TO DO :: Every line of the material that follows must be printed again exactly.

SOURCE DATA ::
════════

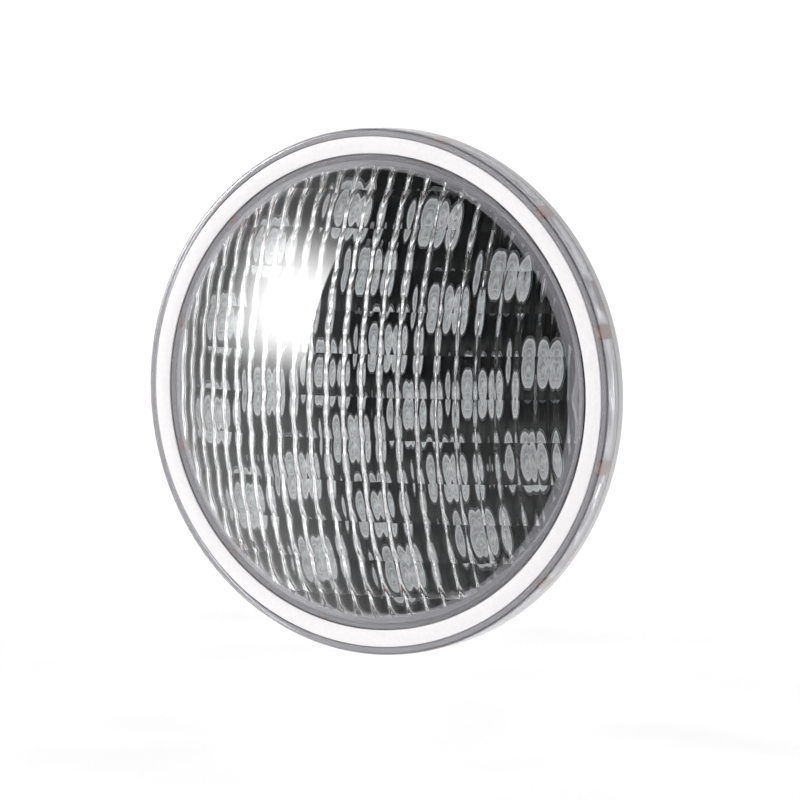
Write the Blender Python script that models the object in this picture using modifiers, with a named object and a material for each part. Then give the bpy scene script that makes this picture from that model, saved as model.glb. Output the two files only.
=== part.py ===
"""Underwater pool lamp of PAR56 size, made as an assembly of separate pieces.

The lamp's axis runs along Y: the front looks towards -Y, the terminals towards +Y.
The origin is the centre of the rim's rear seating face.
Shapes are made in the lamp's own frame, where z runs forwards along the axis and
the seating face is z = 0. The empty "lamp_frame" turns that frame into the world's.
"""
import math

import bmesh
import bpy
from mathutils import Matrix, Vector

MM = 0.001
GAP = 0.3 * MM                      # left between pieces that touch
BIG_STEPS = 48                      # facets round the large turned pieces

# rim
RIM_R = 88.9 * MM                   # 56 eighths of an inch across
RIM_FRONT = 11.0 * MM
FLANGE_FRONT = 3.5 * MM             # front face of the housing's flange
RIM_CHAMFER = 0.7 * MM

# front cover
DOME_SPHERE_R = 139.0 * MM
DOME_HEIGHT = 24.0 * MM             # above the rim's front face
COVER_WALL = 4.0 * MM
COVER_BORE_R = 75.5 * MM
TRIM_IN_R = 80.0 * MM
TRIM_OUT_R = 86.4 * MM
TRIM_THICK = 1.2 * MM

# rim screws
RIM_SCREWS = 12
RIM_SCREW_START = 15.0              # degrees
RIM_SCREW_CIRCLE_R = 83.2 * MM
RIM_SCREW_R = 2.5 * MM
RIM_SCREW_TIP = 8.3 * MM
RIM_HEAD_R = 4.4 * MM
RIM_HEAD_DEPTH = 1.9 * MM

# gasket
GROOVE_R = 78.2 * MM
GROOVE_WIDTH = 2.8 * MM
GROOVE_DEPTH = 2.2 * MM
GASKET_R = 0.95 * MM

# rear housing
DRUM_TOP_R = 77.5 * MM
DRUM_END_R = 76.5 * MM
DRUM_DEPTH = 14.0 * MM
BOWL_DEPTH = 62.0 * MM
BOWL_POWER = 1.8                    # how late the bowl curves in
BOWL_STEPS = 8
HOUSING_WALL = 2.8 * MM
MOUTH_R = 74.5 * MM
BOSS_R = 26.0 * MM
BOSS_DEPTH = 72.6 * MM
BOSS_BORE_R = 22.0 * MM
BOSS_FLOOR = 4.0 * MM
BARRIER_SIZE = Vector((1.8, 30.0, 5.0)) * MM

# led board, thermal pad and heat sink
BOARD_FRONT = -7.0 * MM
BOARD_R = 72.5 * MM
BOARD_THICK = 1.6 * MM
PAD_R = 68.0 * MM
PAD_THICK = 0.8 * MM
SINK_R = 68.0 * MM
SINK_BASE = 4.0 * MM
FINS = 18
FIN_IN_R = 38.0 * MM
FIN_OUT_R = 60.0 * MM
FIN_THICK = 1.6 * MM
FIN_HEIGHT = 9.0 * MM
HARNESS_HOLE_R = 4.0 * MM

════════

EXERCISE RESPONSE ::
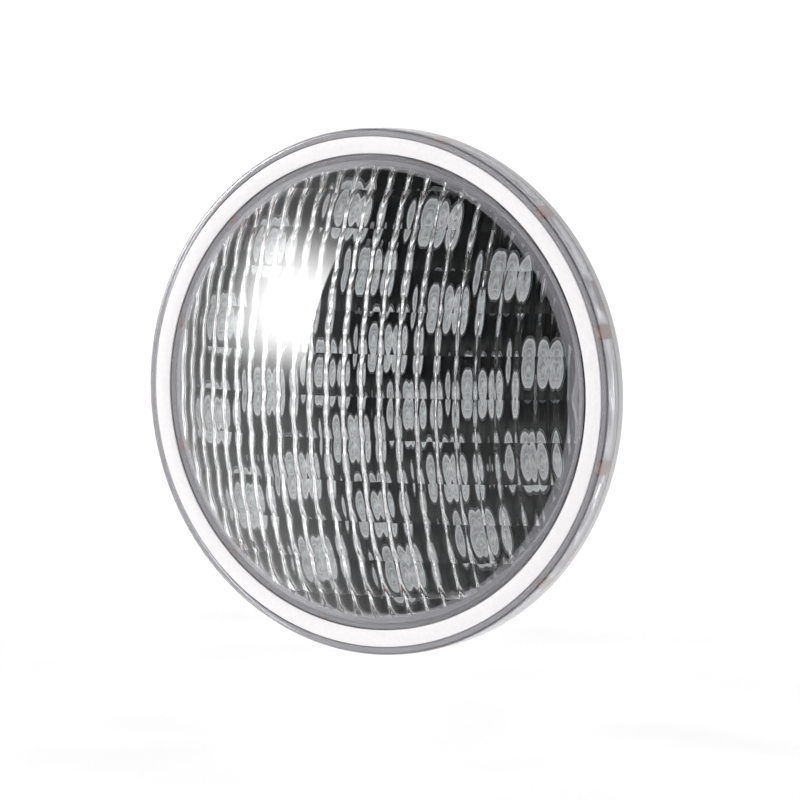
Write the Blender Python script that models the object in this picture using modifiers, with a named object and a material for each part. Then give the bpy scene script that makes this picture from that model, saved as model.glb. Output the two files only.
=== part.py ===
"""Underwater pool lamp of PAR56 size, made as an assembly of separate pieces.

The lamp's axis runs along Y: the front looks towards -Y, the terminals towards +Y.
The origin is the centre of the rim's rear seating face.
Shapes are made in the lamp's own frame, where z runs forwards along the axis and
the seating face is z = 0. The empty "lamp_frame" turns that frame into the world's.
"""
import math

import bmesh
import bpy
from mathutils import Matrix, Vector

MM = 0.001
GAP = 0.3 * MM                      # left between pieces that touch
BIG_STEPS = 48                      # facets round the large turned pieces

# rim
RIM_R = 88.9 * MM                   # 56 eighths of an inch across
RIM_FRONT = 11.0 * MM
FLANGE_FRONT = 3.5 * MM             # front face of the housing's flange
RIM_CHAMFER = 0.7 * MM

# front cover
DOME_SPHERE_R = 139.0 * MM
DOME_HEIGHT = 24.0 * MM             # above the rim's front face
COVER_WALL = 4.0 * MM
COVER_BORE_R = 75.5 * MM
TRIM_IN_R = 80.0 * MM
TRIM_OUT_R = 86.4 * MM
TRIM_THICK = 1.2 * MM

# rim screws
RIM_SCREWS = 12
RIM_SCREW_START = 15.0              # degrees
RIM_SCREW_CIRCLE_R = 83.2 * MM
RIM_SCREW_R = 2.5 * MM
RIM_SCREW_TIP = 8.3 * MM
RIM_HEAD_R = 4.4 * MM
RIM_HEAD_DEPTH = 1.9 * MM

# gasket
GROOVE_R = 78.2 * MM
GROOVE_WIDTH = 2.8 * MM
GROOVE_DEPTH = 2.2 * MM
GASKET_R = 0.95 * MM

# rear housing
DRUM_TOP_R = 77.5 * MM
DRUM_END_R = 76.5 * MM
DRUM_DEPTH = 14.0 * MM
BOWL_DEPTH = 62.0 * MM
BOWL_POWER = 1.8                    # how late the bowl curves in
BOWL_STEPS = 8
HOUSING_WALL = 2.8 * MM
MOUTH_R = 74.5 * MM
BOSS_R = 26.0 * MM
BOSS_DEPTH = 72.6 * MM
BOSS_BORE_R = 22.0 * MM
BOSS_FLOOR = 4.0 * MM
BARRIER_SIZE = Vector((1.8, 30.0, 5.0)) * MM

# led board, thermal pad and heat sink
BOARD_FRONT = -7.0 * MM
BOARD_R = 72.5 * MM
BOARD_THICK = 1.6 * MM
PAD_R = 68.0 * MM
PAD_THICK = 0.8 * MM
SINK_R = 68.0 * MM
SINK_BASE = 4.0 * MM
FINS = 18
FIN_IN_R = 38.0 * MM
FIN_OUT_R = 60.0 * MM
FIN_THICK = 1.6 * MM
FIN_HEIGHT = 9.0 * MM
HARNESS_HOLE_R = 4.0 * MM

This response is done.